Yes, it is reasonable that we might experiment with public subsidies to private providers, be it through direct private management under district contract, or via upstarts like charters (by their original intent). And yes, it is reasonable to test out alternative pathways to teaching.  But when we start forcibly shuttering the public system, under the facade of federally promulgated state policies, and replacing the only true public option with private providers who then establish exclusive arrangements for alternatively prepared short-term staff, we’ve gone too far.

When we start claiming that these shifts are happening due to free market forces and public demand, well… then we’re not telling the truth.

It’s time to rethink where we’re headed before  more damage is done!
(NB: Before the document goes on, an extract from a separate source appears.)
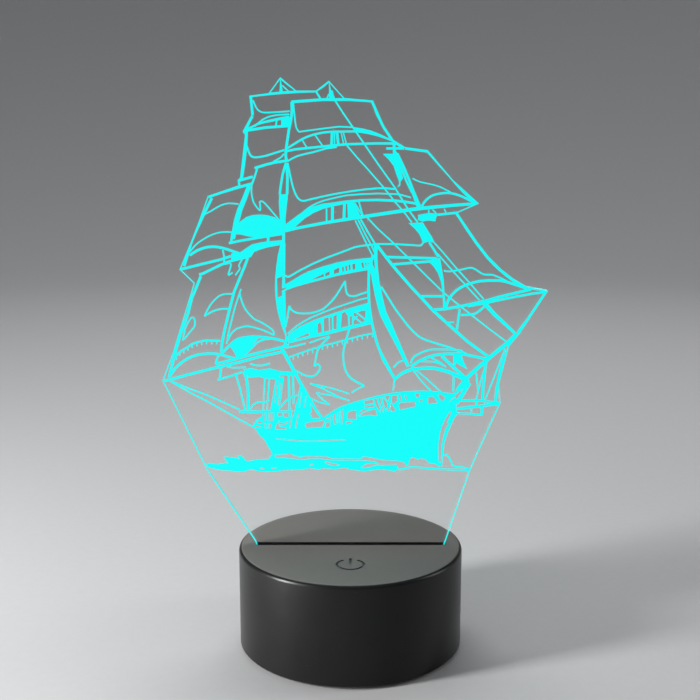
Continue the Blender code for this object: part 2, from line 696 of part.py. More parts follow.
clear_scene()
quarter_turn = Vector((0, 0, 1)).rotation_difference(Vector((0, -1, 0))).to_matrix()
side_turn = Vector((0, 0, 1)).rotation_difference(Vector((1, 0, 0))).to_matrix()
lamp = make_collection("edge_lit_lamp")
cutters = make_collection("cutters")
material_of = {name: make_material(name, *values) for name, values in MATERIALS.items()}

build_top_shell()
build_bottom_cover()
build_battery_door()
build_feet()
build_cells()
build_contacts()
build_control_board()
build_led_board()
build_plate_holder()
build_screws()
build_wires()
build_plate()
for piece in lamp.objects:
    if piece.type == "MESH":
        smooth(piece)
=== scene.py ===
# %% [markdown]
# # Edge-lit acrylic night lamp with an engraved sailing ship
# The lamp is a clear acrylic plate that stands in a slot of a round black base. Seven small LEDs
# under the plate send light into its foot. The light travels inside the sheet and only comes out
# where the surface is roughened: along the cut rim and in the engraved lines. This lesson dresses
# the finished CAD model: finishes for each solid, the engraving, and a quiet studio.

import json
import math

import bmesh
import bpy
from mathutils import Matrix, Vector, geometry

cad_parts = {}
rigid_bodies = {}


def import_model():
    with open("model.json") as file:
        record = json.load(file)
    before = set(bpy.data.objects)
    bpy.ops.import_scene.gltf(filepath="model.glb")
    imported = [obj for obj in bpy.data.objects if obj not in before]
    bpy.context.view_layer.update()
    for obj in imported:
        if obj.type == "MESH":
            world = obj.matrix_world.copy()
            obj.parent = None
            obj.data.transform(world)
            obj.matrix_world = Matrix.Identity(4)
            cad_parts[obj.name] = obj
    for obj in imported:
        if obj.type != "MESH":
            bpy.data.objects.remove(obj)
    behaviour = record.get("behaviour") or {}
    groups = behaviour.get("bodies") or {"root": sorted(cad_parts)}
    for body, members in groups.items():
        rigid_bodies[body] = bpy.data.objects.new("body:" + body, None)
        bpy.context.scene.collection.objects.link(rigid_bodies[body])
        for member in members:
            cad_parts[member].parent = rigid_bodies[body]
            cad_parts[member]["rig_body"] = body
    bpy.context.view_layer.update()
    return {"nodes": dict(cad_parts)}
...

[1] It may be that the long term financial viability of major charter networks depends on both incredibly high employee churn and placement of alums in future positions of political power (to continue rigging markets in favor of the institutions that hire them). Churn is required because many well-established charter operators actually pay pretty good salaries over the first several years, outpacing local district schools by 20 to 30 percent, while also offering small class sizes. It is hard to conceive of how these schools would balance their operating budgets were they to retain these teachers much longer than the usual 2 to 5 years. Further, charter advocates in New York City like to point to the exorbitant retirement costs of the city district as one reason why charter spending is actually lower (even though it’s not) than district schools. It it is rather absurd to compare a fully matured district with thousands of retirees to an institution less than 10 years old that likely has no retirees as of yet. Presumably they would eventually have retirees, unless of course they can churn, churn, churn.  TFA helps them accomplish this goal.